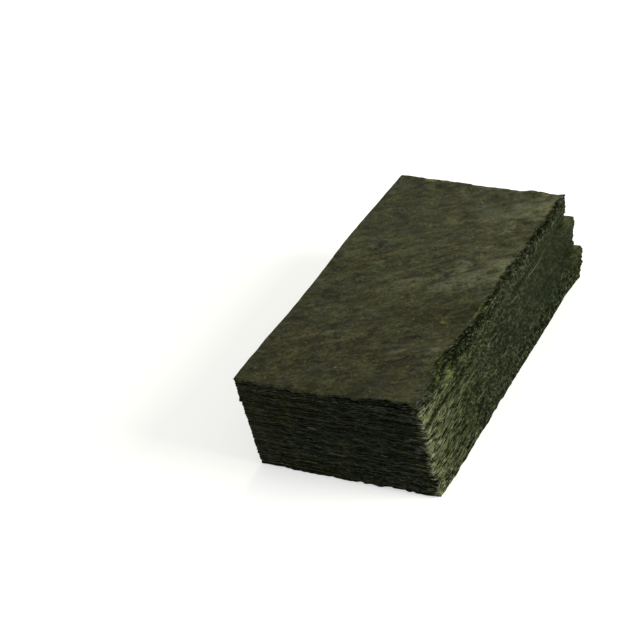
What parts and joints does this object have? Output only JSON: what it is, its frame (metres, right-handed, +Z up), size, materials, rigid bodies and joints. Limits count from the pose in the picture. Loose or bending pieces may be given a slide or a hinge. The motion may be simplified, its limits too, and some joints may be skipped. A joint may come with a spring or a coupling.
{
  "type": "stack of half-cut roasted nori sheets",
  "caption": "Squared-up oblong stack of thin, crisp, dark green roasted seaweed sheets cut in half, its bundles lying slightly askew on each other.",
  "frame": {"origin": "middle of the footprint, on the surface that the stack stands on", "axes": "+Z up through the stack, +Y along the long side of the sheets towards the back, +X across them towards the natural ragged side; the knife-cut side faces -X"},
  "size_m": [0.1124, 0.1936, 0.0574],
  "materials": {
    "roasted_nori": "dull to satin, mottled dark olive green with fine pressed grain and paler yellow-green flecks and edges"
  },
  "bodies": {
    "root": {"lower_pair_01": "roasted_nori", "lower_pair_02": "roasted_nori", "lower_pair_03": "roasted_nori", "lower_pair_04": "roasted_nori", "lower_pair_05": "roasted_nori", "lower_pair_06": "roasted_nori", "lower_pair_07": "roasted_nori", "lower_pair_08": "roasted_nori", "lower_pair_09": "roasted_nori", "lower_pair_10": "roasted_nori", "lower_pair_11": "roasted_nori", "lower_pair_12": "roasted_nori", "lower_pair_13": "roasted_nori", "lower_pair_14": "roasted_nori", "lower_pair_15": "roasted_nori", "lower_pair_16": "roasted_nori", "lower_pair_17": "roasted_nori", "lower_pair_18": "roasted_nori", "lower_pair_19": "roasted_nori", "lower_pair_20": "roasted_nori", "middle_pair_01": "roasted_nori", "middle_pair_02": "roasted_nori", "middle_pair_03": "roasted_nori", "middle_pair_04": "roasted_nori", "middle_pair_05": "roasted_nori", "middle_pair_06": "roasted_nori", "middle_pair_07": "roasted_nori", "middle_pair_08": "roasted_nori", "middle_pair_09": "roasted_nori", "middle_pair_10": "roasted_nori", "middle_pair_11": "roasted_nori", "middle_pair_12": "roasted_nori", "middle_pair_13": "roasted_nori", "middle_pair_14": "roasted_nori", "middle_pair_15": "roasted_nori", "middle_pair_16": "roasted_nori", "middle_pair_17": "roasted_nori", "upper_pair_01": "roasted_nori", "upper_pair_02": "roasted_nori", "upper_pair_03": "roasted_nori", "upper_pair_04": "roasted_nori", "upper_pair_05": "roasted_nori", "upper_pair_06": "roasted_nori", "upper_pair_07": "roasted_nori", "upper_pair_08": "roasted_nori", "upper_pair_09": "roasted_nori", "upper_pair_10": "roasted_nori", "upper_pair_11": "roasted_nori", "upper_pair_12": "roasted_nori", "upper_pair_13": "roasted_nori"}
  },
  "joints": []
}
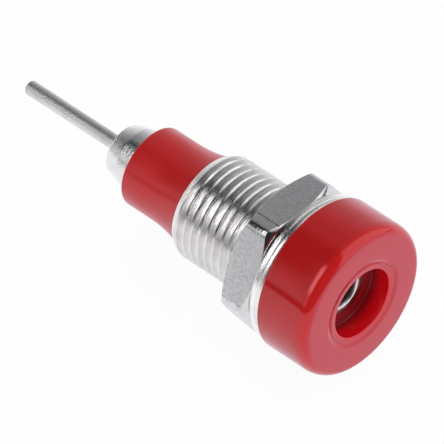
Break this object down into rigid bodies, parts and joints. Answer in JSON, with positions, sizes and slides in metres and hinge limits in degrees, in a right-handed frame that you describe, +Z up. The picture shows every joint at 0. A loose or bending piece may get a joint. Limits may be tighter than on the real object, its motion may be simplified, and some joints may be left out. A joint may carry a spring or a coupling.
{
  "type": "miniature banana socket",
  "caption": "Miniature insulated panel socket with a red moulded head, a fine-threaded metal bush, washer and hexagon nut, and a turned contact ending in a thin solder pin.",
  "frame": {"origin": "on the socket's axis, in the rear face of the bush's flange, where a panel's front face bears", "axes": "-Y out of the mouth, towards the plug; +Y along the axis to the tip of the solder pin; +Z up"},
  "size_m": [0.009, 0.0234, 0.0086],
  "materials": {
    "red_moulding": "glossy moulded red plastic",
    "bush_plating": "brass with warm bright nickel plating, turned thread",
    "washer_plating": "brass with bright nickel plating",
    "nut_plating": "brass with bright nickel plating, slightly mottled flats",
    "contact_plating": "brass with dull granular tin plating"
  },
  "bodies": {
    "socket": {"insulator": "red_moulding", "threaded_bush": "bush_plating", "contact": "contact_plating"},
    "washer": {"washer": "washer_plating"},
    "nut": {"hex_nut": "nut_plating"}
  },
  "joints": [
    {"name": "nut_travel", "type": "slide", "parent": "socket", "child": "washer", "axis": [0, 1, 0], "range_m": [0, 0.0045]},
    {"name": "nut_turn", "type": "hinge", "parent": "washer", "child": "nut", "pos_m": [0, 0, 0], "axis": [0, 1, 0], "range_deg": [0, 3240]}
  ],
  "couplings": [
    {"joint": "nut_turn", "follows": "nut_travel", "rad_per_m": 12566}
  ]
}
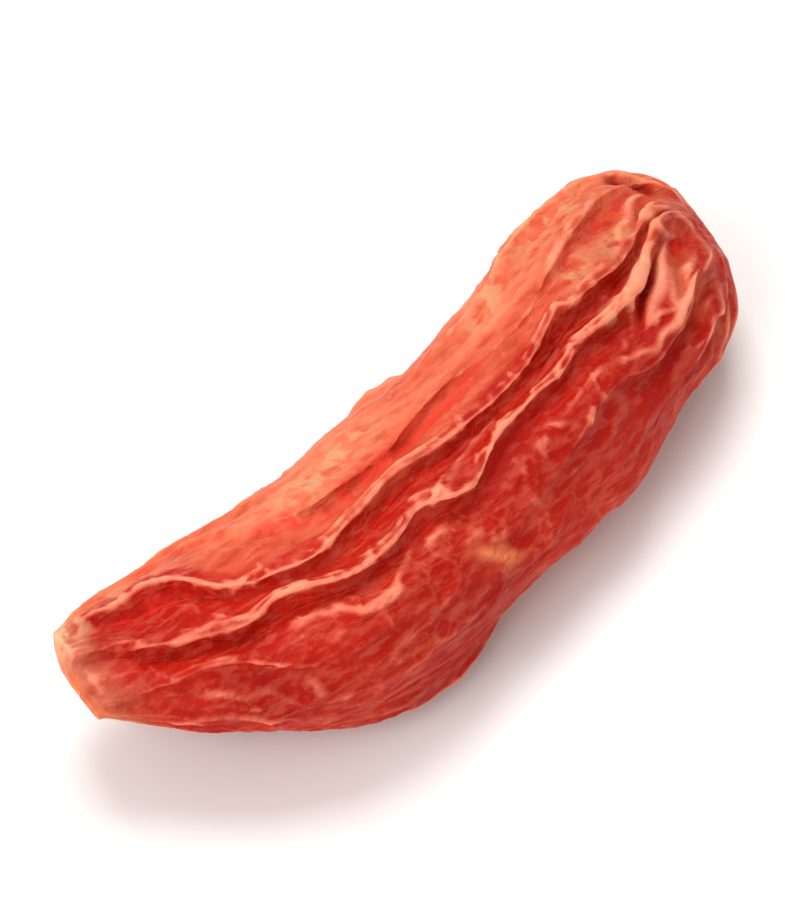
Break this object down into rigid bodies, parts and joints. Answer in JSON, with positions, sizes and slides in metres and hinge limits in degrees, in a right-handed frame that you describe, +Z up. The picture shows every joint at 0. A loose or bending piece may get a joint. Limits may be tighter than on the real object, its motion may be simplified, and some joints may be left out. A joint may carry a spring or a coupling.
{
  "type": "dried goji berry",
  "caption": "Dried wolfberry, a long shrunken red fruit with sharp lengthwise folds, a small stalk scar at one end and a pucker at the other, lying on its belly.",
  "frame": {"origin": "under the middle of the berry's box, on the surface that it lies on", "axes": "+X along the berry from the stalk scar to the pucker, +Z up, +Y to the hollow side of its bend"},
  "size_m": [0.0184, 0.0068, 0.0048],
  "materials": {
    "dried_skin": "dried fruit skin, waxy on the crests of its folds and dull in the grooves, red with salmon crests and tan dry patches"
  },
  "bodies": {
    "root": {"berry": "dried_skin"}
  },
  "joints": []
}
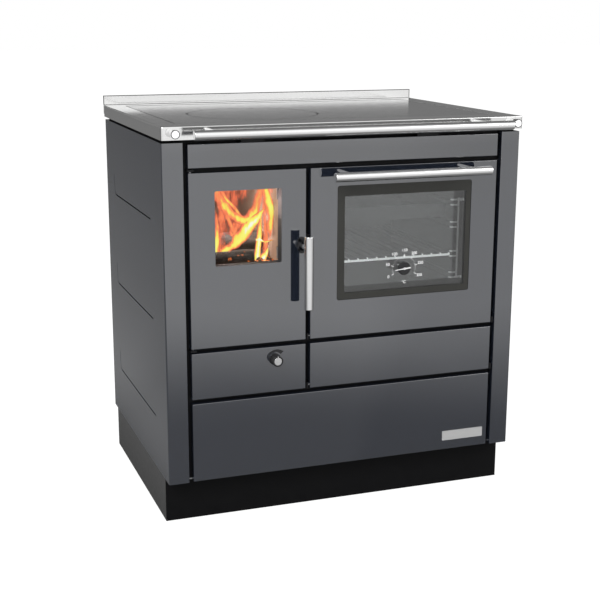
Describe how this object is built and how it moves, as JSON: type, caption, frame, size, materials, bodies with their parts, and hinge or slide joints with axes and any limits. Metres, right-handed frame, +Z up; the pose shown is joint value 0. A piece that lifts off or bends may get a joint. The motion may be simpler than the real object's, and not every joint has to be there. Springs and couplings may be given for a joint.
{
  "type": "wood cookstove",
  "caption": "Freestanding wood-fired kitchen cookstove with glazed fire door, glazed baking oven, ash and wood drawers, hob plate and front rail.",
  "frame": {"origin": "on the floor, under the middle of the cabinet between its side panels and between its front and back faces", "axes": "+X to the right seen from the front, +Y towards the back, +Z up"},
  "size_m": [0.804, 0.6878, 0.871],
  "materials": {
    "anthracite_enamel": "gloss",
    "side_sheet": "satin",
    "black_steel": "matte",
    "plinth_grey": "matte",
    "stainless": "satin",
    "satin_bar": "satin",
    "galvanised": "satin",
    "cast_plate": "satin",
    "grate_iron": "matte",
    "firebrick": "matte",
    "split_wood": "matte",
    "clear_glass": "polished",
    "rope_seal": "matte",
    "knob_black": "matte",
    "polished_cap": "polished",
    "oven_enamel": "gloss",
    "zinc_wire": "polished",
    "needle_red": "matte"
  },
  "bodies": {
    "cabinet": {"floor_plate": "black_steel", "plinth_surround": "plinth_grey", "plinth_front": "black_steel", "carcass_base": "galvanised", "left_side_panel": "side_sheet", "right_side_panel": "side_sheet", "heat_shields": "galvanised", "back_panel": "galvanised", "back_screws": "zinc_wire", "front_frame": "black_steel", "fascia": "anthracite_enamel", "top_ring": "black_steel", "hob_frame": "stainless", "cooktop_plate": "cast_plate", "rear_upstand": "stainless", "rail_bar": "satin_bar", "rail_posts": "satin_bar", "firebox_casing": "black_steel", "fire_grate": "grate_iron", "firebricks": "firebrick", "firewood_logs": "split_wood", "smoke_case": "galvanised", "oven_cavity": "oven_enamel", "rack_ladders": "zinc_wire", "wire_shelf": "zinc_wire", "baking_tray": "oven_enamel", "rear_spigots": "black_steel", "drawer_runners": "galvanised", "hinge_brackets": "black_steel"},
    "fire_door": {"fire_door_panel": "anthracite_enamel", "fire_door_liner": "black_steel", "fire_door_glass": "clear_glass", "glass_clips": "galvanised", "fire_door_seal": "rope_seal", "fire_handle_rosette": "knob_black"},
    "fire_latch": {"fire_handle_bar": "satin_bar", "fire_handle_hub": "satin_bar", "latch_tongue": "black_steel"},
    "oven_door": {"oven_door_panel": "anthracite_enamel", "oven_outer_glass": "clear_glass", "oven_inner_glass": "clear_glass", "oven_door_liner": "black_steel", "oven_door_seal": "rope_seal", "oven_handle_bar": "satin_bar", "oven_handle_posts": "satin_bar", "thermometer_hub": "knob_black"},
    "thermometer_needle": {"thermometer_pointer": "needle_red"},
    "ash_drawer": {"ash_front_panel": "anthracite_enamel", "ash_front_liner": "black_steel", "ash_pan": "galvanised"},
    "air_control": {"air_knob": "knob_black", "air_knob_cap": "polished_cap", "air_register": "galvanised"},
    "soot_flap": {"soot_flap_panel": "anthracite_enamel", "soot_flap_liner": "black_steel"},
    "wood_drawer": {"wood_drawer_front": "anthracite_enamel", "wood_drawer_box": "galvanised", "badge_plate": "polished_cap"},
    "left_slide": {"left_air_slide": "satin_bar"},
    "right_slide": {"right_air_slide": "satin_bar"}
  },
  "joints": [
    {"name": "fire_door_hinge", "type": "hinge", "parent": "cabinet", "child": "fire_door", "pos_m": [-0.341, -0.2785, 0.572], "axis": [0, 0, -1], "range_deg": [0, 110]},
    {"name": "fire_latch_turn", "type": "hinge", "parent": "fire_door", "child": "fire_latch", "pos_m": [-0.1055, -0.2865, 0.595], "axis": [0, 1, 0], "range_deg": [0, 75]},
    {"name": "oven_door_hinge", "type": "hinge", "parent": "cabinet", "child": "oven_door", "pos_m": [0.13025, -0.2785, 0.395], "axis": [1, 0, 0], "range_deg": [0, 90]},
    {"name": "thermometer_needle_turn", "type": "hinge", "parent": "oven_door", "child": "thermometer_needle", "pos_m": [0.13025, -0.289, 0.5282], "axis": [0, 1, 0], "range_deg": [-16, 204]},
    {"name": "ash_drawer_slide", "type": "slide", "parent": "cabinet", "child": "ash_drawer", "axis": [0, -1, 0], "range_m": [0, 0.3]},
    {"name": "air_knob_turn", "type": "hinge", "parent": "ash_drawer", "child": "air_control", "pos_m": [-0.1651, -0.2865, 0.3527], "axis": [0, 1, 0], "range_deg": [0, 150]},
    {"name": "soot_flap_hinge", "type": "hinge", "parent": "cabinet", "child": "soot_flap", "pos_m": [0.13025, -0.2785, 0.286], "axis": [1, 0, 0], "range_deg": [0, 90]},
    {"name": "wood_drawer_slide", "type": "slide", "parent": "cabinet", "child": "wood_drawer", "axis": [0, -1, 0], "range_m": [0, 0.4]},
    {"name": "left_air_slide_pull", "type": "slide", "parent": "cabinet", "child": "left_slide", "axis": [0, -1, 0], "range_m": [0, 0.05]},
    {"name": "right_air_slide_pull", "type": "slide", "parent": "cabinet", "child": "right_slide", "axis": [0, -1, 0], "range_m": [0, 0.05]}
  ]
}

**Goal**
Each line above that includes "pose" should be shown.

**Answer to the task**
What parts and joints does this object have? Output only JSON: what it is, its frame (metres, right-handed, +Z up), size, materials, rigid bodies and joints. Limits count from the pose in the picture. Loose or bending pieces may be given a slide or a hinge. The motion may be simplified, its limits too, and some joints may be skipped. A joint may come with a spring or a coupling.
Describe how this object is built and how it moves, as JSON: type, caption, frame, size, materials, bodies with their parts, and hinge or slide joints with axes and any limits. Metres, right-handed frame, +Z up; the pose shown is joint value 0. A piece that lifts off or bends may get a joint. The motion may be simpler than the real object's, and not every joint has to be there. Springs and couplings may be given for a joint.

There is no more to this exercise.